Requirement
Print again only this span: the line with "Write the Blender Python", the line with "MOUTH_GAP = 0.0003", and all lines between them, exactly as given.

• • • • • • •

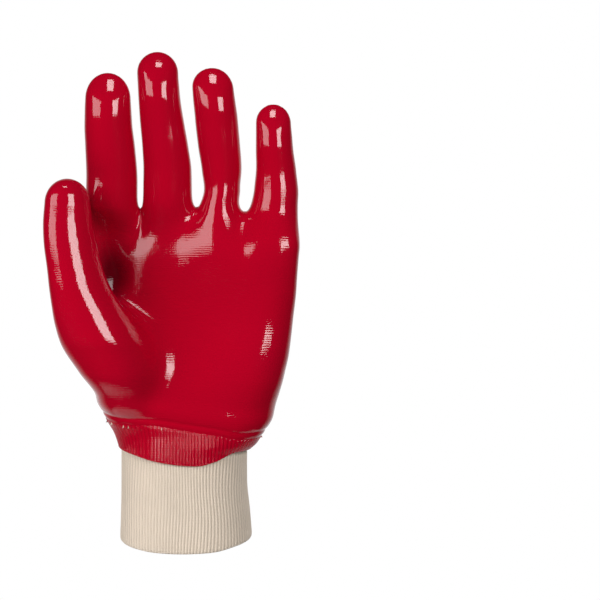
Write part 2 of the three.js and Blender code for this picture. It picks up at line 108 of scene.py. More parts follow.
# Shares of the cuff's length above the rim, of its width to the left and right, and of its
# depth to the front and back
wrist_rows = [
    (0.028, -0.536, 0.520, 0.514, 0.514),
    (0.258, -0.527, 0.501, 0.505, 0.505),
    (0.489, -0.522, 0.479, 0.497, 0.497),
    (0.718, -0.520, 0.479, 0.500, 0.500),
    (0.786, -0.527, 0.540, 0.498, 0.498),
    (0.878, -0.559, 0.597, 0.487, 0.484),
]
# Shares of the palm's length above the wrist seam, of its width and of its depth; the last
# column is how far the middle plane comes forward towards the little finger, as a slope
palm_rows = [
    (-0.019, -0.386, 0.400, 0.506, 0.494, 0.00),
    (0.039, -0.405, 0.423, 0.505, 0.481, 0.00),
    (0.096, -0.420, 0.441, 0.500, 0.472, 0.02),
    (0.183, -0.454, 0.463, 0.475, 0.453, 0.07),
    (0.304, -0.463, 0.489, 0.415, 0.425, 0.09),
    (0.448, -0.457, 0.505, 0.330, 0.396, 0.11),
    (0.593, -0.463, 0.517, 0.285, 0.358, 0.17),
    (0.750, -0.467, 0.526, 0.262, 0.299, 0.24),
    (0.809, -0.468, 0.531, 0.240, 0.264, 0.25),
    (0.904, -0.470, 0.528, 0.185, 0.216, 0.21),
    (1.000, -0.467, 0.518, 0.140, 0.170, 0.10),
]
# Degrees round the wrist from the little finger's side through the back; height of the rim,
# share of the cuff's length; drop of the dip line, share of the skirt; height of the seam
wrist_lines = [
    (0, 0.070, 0.905, 0.890),
    (45, 0.030, 0.855, 0.880),
    (90, 0.006, 0.890, 0.990),
    (135, 0.014, 0.850, 1.040),
    (180, 0.057, 0.830, 1.034),
    (215, 0.025, 0.925, 1.010),
    (240, 0.006, 1.080, 1.003),
    (270, 0.000, 1.185, 0.970),
    (285, 0.002, 1.200, 0.953),
    (302, 0.007, 1.110, 0.932),
    (325, 0.035, 0.890, 0.890),
    (360, 0.070, 0.905, 0.890),
]


table_samples = 2400


def smooth_table(rows):
    """Curves through a table's columns over its first one: cubics whose slopes are the
    harmonic mean of the neighbouring rises, and nought at a peak, so nothing overshoots."""
    table = np.array(sorted(rows), float)
    at, columns = table[:, :1], table[:, 1:]
    step = np.diff(at, axis=0)
    rise = np.diff(columns, axis=0) / step
    near = 2 * step[1:] + step[:-1]
    far = step[1:] + 2 * step[:-1]
    same_way = rise[:-1] * rise[1:] > 0
    safe = np.where(same_way, rise[:-1] * rise[1:], 1)
    weight = near * rise[1:] + far * rise[:-1] + ~same_way
    inner = np.where(same_way, (near + far) * safe / weight, 0)
    slope = np.vstack([rise[:1], inner, rise[-1:]])
    fine = np.linspace(at[0, 0], at[-1, 0], table_samples)
    i = np.clip(np.searchsorted(at[:, 0], fine, side="right") - 1, 0, len(step) - 1)
    h = step[i]
    s = (fine[:, None] - at[i]) / h
    curve = (1 + 2 * s) * (1 - s) ** 2 * columns[i] + s * (1 - s) ** 2 * h * slope[i]
    curve += s * s * (3 - 2 * s) * columns[i + 1] + s * s * (s - 1) * h * slope[i + 1]
    return lambda value: [np.interp(value, fine, column) for column in curve.T]


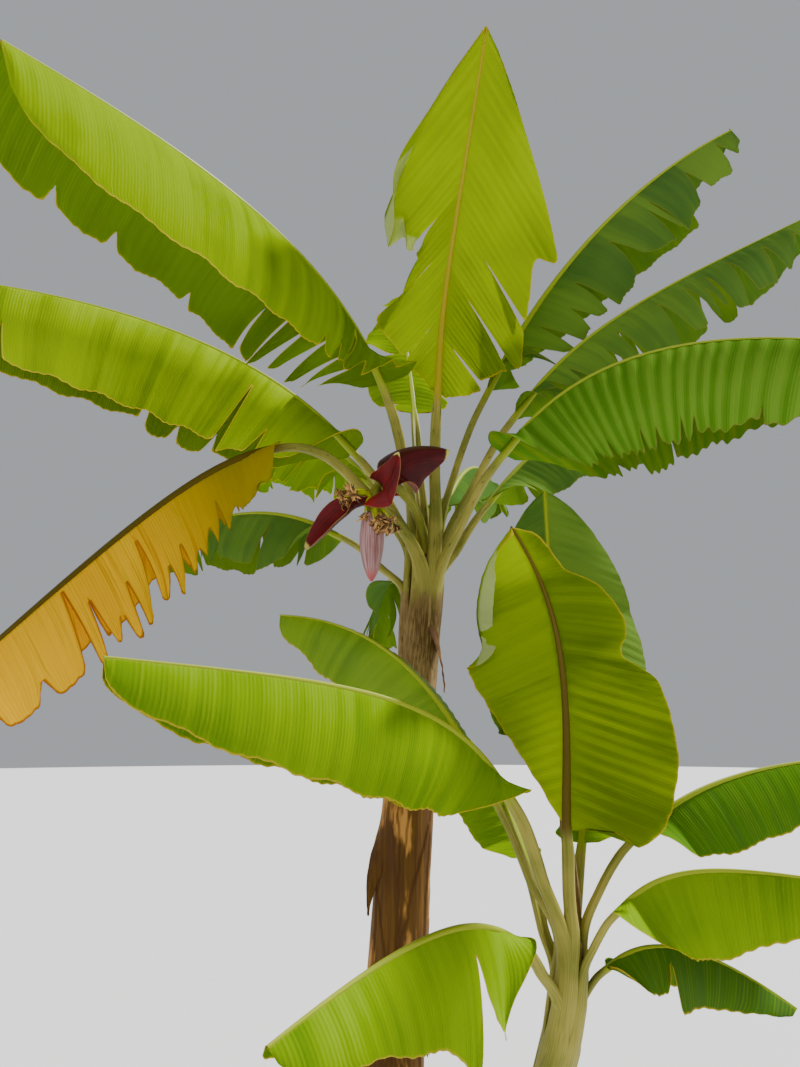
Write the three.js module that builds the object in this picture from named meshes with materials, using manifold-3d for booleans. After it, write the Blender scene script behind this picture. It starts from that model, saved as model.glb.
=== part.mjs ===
// Flowering banana plant: a mother stem and its large sucker, grown from one root.
// Units are millimetres, +Z is up, and the origin is at the middle of the mother stem's flat foot.

import * as THREE from 'three';
import { mergeVertices } from 'three/addons/utils/BufferGeometryUtils.js';
import Module from 'manifold-3d';

const wasm = await Module();
wasm.setup();

// Driving dimensions of the stems
const CLEARANCE = 0.3;
const SPLIT_GAP_SHARE = 3;
const BURIED_DEPTH = 60;
const STEM_HEIGHT = 2330;
const STEM_LEAN = 162;
const STEM_MID_SHIFT = 72;
const STEM_RADIUS = 92;
const STEM_TAPER = 20;
const STEM_FLARE = 38;
const STEM_FLARE_HEIGHT = 170;
const STEM_CROWN_START = 2020;
const STEM_CROWN_RADIUS = 76;
const SUCKER_FOOT = [98, -146];
const SUCKER_LOW_HANDLE = [290, -415, 220];
const SUCKER_HIGH_HANDLE = [500, -750, 420];
const SUCKER_TOP = [560, -760, 1040];
const SUCKER_RADIUS = 47;
const SUCKER_FLARE = 24;
const SUCKER_FLARE_HEIGHT = 220;
const SUCKER_CROWN_START = 880;
const SUCKER_CROWN_RADIUS = 34;
const SHEATH_LOBE = 0.035;
const SHEATH_TWIST_HEIGHT = 260;
const STEM_SIDES = 20;
const STEM_STEPS = 16;

// Driving dimensions of the leaves
const THICKNESS_SHARE = 0.0102;
const MOTHER_THICKNESS = 19;
const SUCKER_THICKNESS = 12;
const BRACT_THICKNESS = 6;
const RIB_RADIUS = 22;
const TIP_RADIUS = 7;
const OUTLINE_POWER = 0.42;
const TEAR_HALF_WIDTH = 0.014;
const TEAR_DEPTH = 0.82;
const TEAR_SWAY = 9;
const STRIP_TURN = 2.4;
const RIPPLE_WAVES = 2.5;
const INNER_RIPPLE = 0.25;
const PETIOLE_DEPTH = 1.3;
const PETIOLE_EDGE = 0.6;
const KEEL_DEPTH = 0.55;
const KEEL_FLANK = 0.85;
const KEEL_HALF_WIDTH = 0.35;
const LEAN_OPENS = 0.03;
const BLADE_OPENS = 0.1;
const HANG_OPENS = 0.15;
const ROLL_OPENS = 0.3;
const BLADE_STATIONS = [0.03, 0.1, 0.22, 0.35, 0.5, 0.65, 0.8, 0.92, 1];
const PETIOLE_STATIONS = [0, 0.34, 0.67, 1];

// Driving dimensions of the flower
const BUD_TOP = [-50, -400, 2405];
const BUD_LENGTH = 265;
const BUD_RADIUS = 44;
const BUD_PROFILE = [
  [0, 0], [0.22, 0.03], [0.6, 0.18], [0.9, 0.42], [1, 0.66], [0.93, 0.84], [0.62, 0.97], [0, 1],
];
const STALK_RADIUS = 21;
const STALK_RISE = 250;
const HAND_RADIUS = 32;
const HAND_HEIGHT = 18;
const HAND_FINGERS = 7;
const FINGER_RADIUS = 7;
const FINGER_STAGGER = 14;
const FINGER_SUNK = 14;
const HANDS = [
  { name: 'flower_hand_left', height: 64, facing: 184, spread: 62, droop: -10, reach: 78 },
  { name: 'flower_hand_right', height: 26, facing: -22, spread: 84, droop: 46, reach: 74 },
];

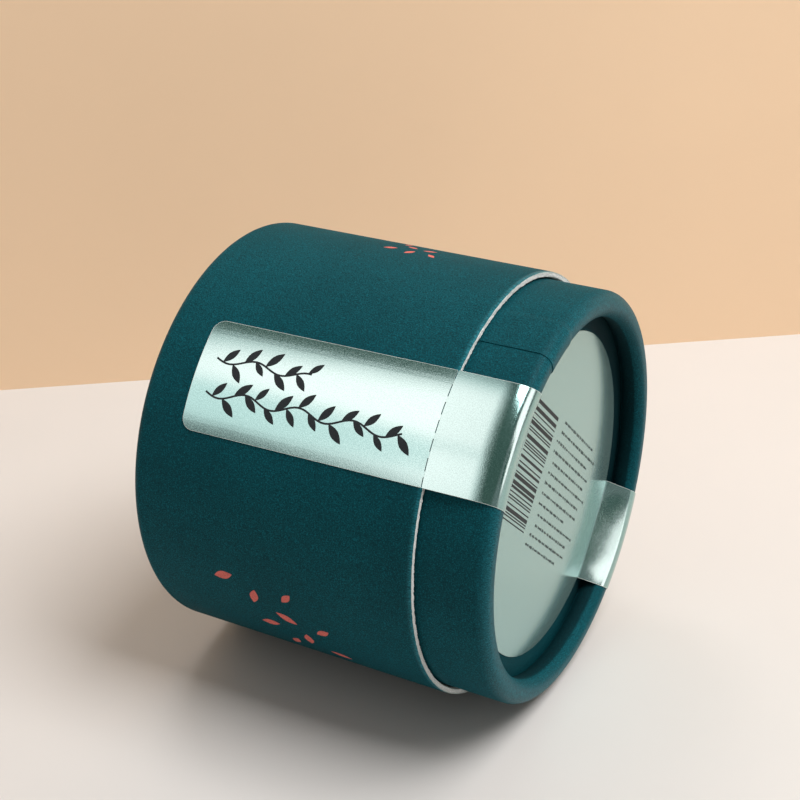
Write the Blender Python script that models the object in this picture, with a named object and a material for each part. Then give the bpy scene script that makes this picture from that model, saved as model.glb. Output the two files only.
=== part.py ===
"""Round paper tube box in two halves, lying on its side.

A long cover slides over a full-height base and leaves a short band of the base in view. Both
halves are a wound board tube with a printed wrap outside and a paper liner inside. The wrap and
the board are rolled in together at the closed end, and the rolled rim traps a recessed end disc.
A die-cut foil seal runs along the cover, over the joint and the rim, across the recessed end and
over the far side of the rim. It parts at the perforation when the cover is pulled off.

The tube's axis runs along X, with the base's closed end at +X. The origin is under the middle of
the tube, on the surface that it lies on.
"""

import math
from collections import namedtuple

import bmesh
import bpy
from mathutils import Matrix, Vector

# Walls, from the bore of the base outwards
BASE_BORE_RADIUS = 0.0420
BASE_LINER = 0.0002
BASE_BOARD = 0.0010
COVER_LINER = 0.0002
COVER_BOARD = 0.0009
WRAP = 0.00015
GLUE_LINE = 0.00003
SLIDING_FIT = 0.0003

# Lengths along the axis
COVER_LENGTH = 0.0644
BASE_REVEAL = 0.01445
BASE_RECESS = 0.00535
COVER_RECESS = 0.0052
MOUTH_GAP = 0.0003

# Rolled rims: two bends with a flat crest between them, then a leg whose tip is tucked back
# towards the wall. The first two bends are those on the board's inner side, the tuck's is the skin's.
CURL_OUTER_BEND = 0.0014
CURL_CREST_FLAT = 0.0008
CURL_INNER_BEND = 0.0008
CURL_TUCK_RADIUS = 0.0026
CURL_TUCK_ANGLE = math.radians(50)
LEG_GAP = 0.0001

# End discs
END_BOARD = 0.0015
END_FACING = 0.00015
END_LINING = 0.00015
DISC_FIT = 0.0001

# Lap seams of the wraps, as angles above the horizontal on the -Y side
LAP_WIDTH = 0.0088
BASE_SEAM_ANGLE = math.radians(66)
COVER_SEAM_ANGLE = math.radians(150)

# Foil seal
SEAL_ANGLE = math.radians(40)
SEAL_WIDTH = 0.0229
SEAL_THICKNESS = 0.00012
SEAL_LIFT = 0.00008
PANEL_LENGTH = 0.0527
PANEL_CORNER_RADIUS = 0.0025
PERFORATION_OVER_COVER = 0.0006
PERFORATION_CUT = 0.0002
BAND_PAST_EDGE = 0.0003
END_LABEL_RADIUS = 0.0343
TAB_DROP = 0.0075

# Facets
FACETS = 64
CURL_FACETS = 3
TUCK_FACETS = 1
SEAL_COLUMNS = 6
SEAL_INNER_BEND_FACETS = 2
LABEL_ARC_FACETS = 18
CORNER_FACETS = 4

STEP_ANGLE = 2 * math.pi / FACETS
LAP_RISE = WRAP + GLUE_LINE

# A half of the tube: toward is +1 where the closed end is at the tube's positive end, else -1
Half = namedtuple("Half", "skin_radius board liner_outside crest_z mouth_z toward recess")

base_skin_radius = BASE_BORE_RADIUS + BASE_LINER + GLUE_LINE + BASE_BOARD + GLUE_LINE + WRAP
cover_bore_radius = base_skin_radius + SLIDING_FIT
cover_skin_radius = cover_bore_radius + COVER_LINER + GLUE_LINE + COVER_BOARD + GLUE_LINE + WRAP
end_stack = END_FACING + GLUE_LINE + END_BOARD + GLUE_LINE + END_LINING
cover_end_inside_z = -COVER_LENGTH + COVER_RECESS + end_stack

BASE = Half(
    skin_radius=base_skin_radius,
    board=BASE_BOARD,
    liner_outside=BASE_BORE_RADIUS + BASE_LINER,
    crest_z=BASE_REVEAL,
    mouth_z=cover_end_inside_z + MOUTH_GAP,
    toward=1,
    recess=BASE_RECESS,
)
COVER = Half(
    skin_radius=cover_skin_radius,
    board=COVER_BOARD,
    liner_outside=cover_bore_radius + COVER_LINER,
    crest_z=-COVER_LENGTH,
    mouth_z=0.0,
    toward=-1,
    recess=COVER_RECESS,
)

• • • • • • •

Finished exercise
Write the Blender Python script that models the object in this picture, with a named object and a material for each part. Then give the bpy scene script that makes this picture from that model, saved as model.glb. Output the two files only.
=== part.py ===
"""Round paper tube box in two halves, lying on its side.

A long cover slides over a full-height base and leaves a short band of the base in view. Both
halves are a wound board tube with a printed wrap outside and a paper liner inside. The wrap and
the board are rolled in together at the closed end, and the rolled rim traps a recessed end disc.
A die-cut foil seal runs along the cover, over the joint and the rim, across the recessed end and
over the far side of the rim. It parts at the perforation when the cover is pulled off.

The tube's axis runs along X, with the base's closed end at +X. The origin is under the middle of
the tube, on the surface that it lies on.
"""

import math
from collections import namedtuple

import bmesh
import bpy
from mathutils import Matrix, Vector

# Walls, from the bore of the base outwards
BASE_BORE_RADIUS = 0.0420
BASE_LINER = 0.0002
BASE_BOARD = 0.0010
COVER_LINER = 0.0002
COVER_BOARD = 0.0009
WRAP = 0.00015
GLUE_LINE = 0.00003
SLIDING_FIT = 0.0003

# Lengths along the axis
COVER_LENGTH = 0.0644
BASE_REVEAL = 0.01445
BASE_RECESS = 0.00535
COVER_RECESS = 0.0052
MOUTH_GAP = 0.0003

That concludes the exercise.